Analysing the impact on students' school achievement of being taught by a teacher of the same ethnic group in Tennessee, Dee finds that assignment of students to a teacher of their own ethnicity significantly increased both black and white students' achievements in mathematics and reading.[11] Vice versa, Dee has also studied how demographic similarity between students and teachers influences teachers' subjective evaluations of student behavior and performance and found students' racial, ethnic and gender characteristics to substantially colour teachers' perceptions of student performance. However, the former two effects mainly appear in conjunction with students coming from poor family backgrounds or living in the South, which provides a strong argument for the recruitment of teachers from underrepresented minorities.[12] This research is complemented by Dee's study of the impact of being taught by a teacher of the same gender, which he finds to significantly improve the achievements of both male and female students as well as teachers' perceptions of student performance and engagement.[13] [14]
Together with Brian Jacob, Thomas Dee has extensively researched the impact of the No Child Left Behind Act (NCLB) - and its emphasis on test-based school accountability - on students, teachers, and schools. In particular, Dee and Jacob find that NCLB improved the math achievements of younger students, especially from disadvantaged backgrounds, but failed to do so with regard to reading, raised school district expenditure, in particular on teacher compensation, and improved the quality of teachers, and resulted in a shift of teaching time towards math and reading as tested subjects.[15] [16] [17]

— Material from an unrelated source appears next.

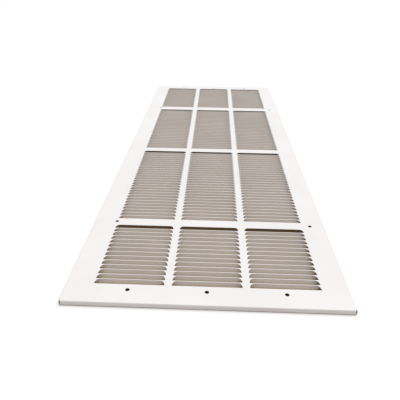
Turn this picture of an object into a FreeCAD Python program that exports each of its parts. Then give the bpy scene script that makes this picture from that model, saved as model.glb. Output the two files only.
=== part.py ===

The other main area besides education on which Dee has conducted research is youth health, e.g. teenage smoking and drinking, sexual activity, and traffic accidents. Analysing how teen drinking and youth traffic fatalities respond to beer taxes, Dee finds that - while results vary substantially between U.S. states - beer taxes are generally ineffective in reducing teen drinking and associated traffic fatalities.[18] In another study on teen drinking, Dee finds teen drinking and smoking to be complementary behaviours, with the increase in minimum legal drinking ages (MLDA) from 18 to 21 having reduced the numbers of teen smokers by 3-5% and higher cigarette taxes having lowered the prevalence of teen drinking.[19] However, while teens facing a lower MLDA were substantially more likely to drink, the raise in the MLDA had no significant effect on educational attainment.[20] Further research on the impact of macroeconomic conditions on alcohol abuse by Dee finds binge drinking to be strongly countercyclical, even among those who remain employed during the crisis.[21] Finally, Dee, David Grabowski and Michael Morrisey investigated the impact of the introduction of graduated driver licensing (GDL) on teen traffic fatalities and find that GDL regulations reduced fatalities among 15- to 17-year-olds by at least 5.6% over 1992–2002 and didn't increase fatality risks for older teens once they didn't face GDL restrictions anymore.[22]